Based upon the above, the Court concludes that a rational basis exists for respondents' revision of the classification specifications of the disputed job titles of Education Supervisor (General and Vocational), Plant Superintendent (B and C) and Assistant Industrial Superintendent to include the duty of conducting inmate disciplinary hearings. Petitioners failed to establish that the subject revision was wholly arbitrary and without any rational basis.
Accordingly, it is
ORDERED, that the petition is dismissed.
This shall constitute the decision, order and judgment of the Court.
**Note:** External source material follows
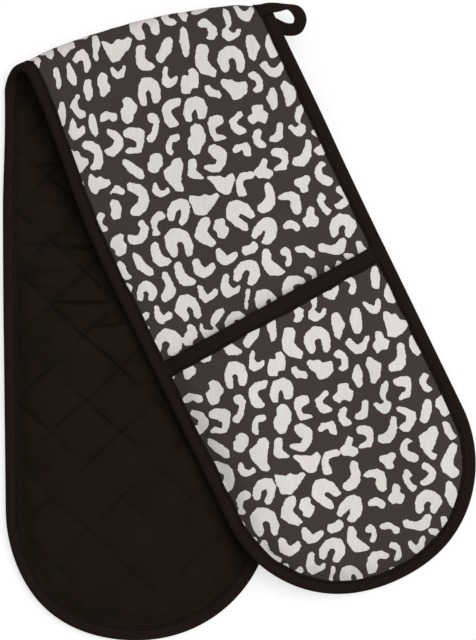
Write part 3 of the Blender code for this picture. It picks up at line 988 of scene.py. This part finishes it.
# %% Making a layer
# For each layer: its material slot, its piece, the solid that it replaces, and the heights of its faces.
STRIP_LAYERS = (
    ("lining_cloth", "quilted_lining", "lining", lining_faces),
    ("wadding", "wadding_felt", "wadding", wadding_faces),
    ("print_cloth", "printed_cloth", "print", print_faces),
)
FINISHES = {"lining_cloth": LINING_CLOTH, "wadding": WADDING_FELT, "print_cloth": SPOTTED_PRINT}
WADDING_INSET = TAPE_SEAT + 0.0004


def stored_values(slot, across, along, shift):
    """The numbers that a finish reads at each point. A shift says where the piece was cut from the print."""
    if slot == "lining_cloth":
        return quilt_values(across, along)
    if slot == "print_cloth":
        return dict(zip(("spot_depth", "spot_tint"), spot_depth(across + shift[0], along + shift[1], SPOTS)))
    return {}


def add_layer(name, grid, slot, faces, shift=(0.0, 0.0)):
    """A thin solid over a grid of the flat strip. faces gives the heights of its outer and inner side."""
    outer, inner = (place(*grid, height) for height in faces(Spots(*grid)))
    piece = add_shell(name, outer, inner, grid, FINISHES[slot], stored_values(slot, *grid, shift))
    return piece


def bend_at_fold(piece):
    """Bakes a fold piece's placing into its mesh."""
    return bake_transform(piece)


def faces_of(pieces):
    return {slot: len(piece.data.polygons) for slot, piece in pieces.items()}


# %% Rear and front layers
for half in HALVES:
    # The front's print and the rear's lining show. What lies hidden gets a coarser grid.
    seen = half is FRONT
    lining_rows = rows_between(FOLD_ZONE, half.cap, HIDDEN_STEP if seen else LINING_STEP)
    wadding_rows = rows_between(FOLD_ZONE, half.cap, WADDING_STEP)
    open_rows = rows_between(FOLD_ZONE, half.mouth + COVERED, PRINT_STEP if seen else HIDDEN_STEP)
    print_rows = np.concatenate([open_rows, rows_between(half.mouth + COVERED, half.cap, HIDDEN_STEP)[1:]])
    grids = (
        (lining_rows, LINING_STEP, TAPE_SEAT),
        (wadding_rows, WADDING_STEP, WADDING_INSET),
        (print_rows, PRINT_STEP if seen else LINING_STEP, TAPE_SEAT),
    )
    pieces = {}
    for (slot, label, solid, faces), (rows, step, inset) in zip(STRIP_LAYERS, grids):
        grid = flat_grid(half, rows, columns_for(step), inset)
        pieces[slot] = add_layer(f"{half.name}_{label}", grid, slot, faces)
        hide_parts(f"{half.name}_{solid}")
        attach(pieces[slot], f"{half.name}_half")
    print(half.name, "faces:", faces_of(pieces))

# %% The fold
pieces = {}
for (slot, label, _, faces), step in zip(STRIP_LAYERS, (LINING_STEP, WADDING_STEP, PRINT_STEP)):
    pieces[slot] = add_layer(f"fold_{label}", fold_grid(step), slot, faces)
    bend_at_fold(pieces[slot])
print("fold faces:", faces_of(pieces))

# %% [markdown]
# ## The hand pockets
# Each pocket is a padded panel with a straight mouth and a round end, cut from the same print. Its three
# layers are sewn into the strip's edge, and open between the seams for a hand. When a pocket opens, the
# panel's middle lifts and its seams stay shut. So each layer is made in a left and a right piece that meet
# on the centre line.

# %% Pocket panels
PANEL_INSET = 0.0022
PRINT_SHIFT = {"front": (0.031, 0.083), "rear": (0.070, 0.020)}
# How much of the strip's quilting shows inside a pocket, and the thinnest that its cloth gets at the seam.
POCKET_QUILTING = 0.35
SEAM_CLOTH = 0.35
PANEL_RIPPLE = 0.00030
PANEL_WAVE = 0.038
# The ripples beside the band of the mouth: where they start, how far they run in and their length.
BAND_END = 0.014
BAND_REACH = 0.007
BAND_PITCH = 0.0105
# The panel's wadding: its gaps to the cloth at the seam and in the middle, and the thinnest that it gets.
PANEL_GAP = 0.05
PANEL_CLEAR = 0.0006
PANEL_THINNEST = 0.00015
# Where the panel starts to bend when the pocket opens, in from the edge.
SEAM_IN = 0.012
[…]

All papers are returned to the attorney for respondents, who is directed to enter this Decision/Order/Judgment without notice and to serve all attorneys of record with a copy of this Decision/Order/Judgment with notice of entry.
Papers Considered:
Notice of Petition, dated January 11, 2007; Petition, dated and sworn to January 11, 2007, with annexed Exhibits A through T; Affidavit of Andrew S. Criscolo, sworn to January 6, 2007 (claim withdrawn); Affidavit of Larry Woodward, sworn to January 9, 2007; Affidavit of Theodore Fauss, sworn to January 8, 2007; Brief on Behalf of Petitioners, dated January 12, 2007;
Verified Answer, dated and sworn to March 13, 2007; Affidavit of Nicholas J. Vagianelis, sworn to March 13, 2007, with annexed Exhibits A through Q; Memorandum of Law, dated March 13, 2007;
Reply Brief on Behalf of Petitioners, dated March 22, 2007.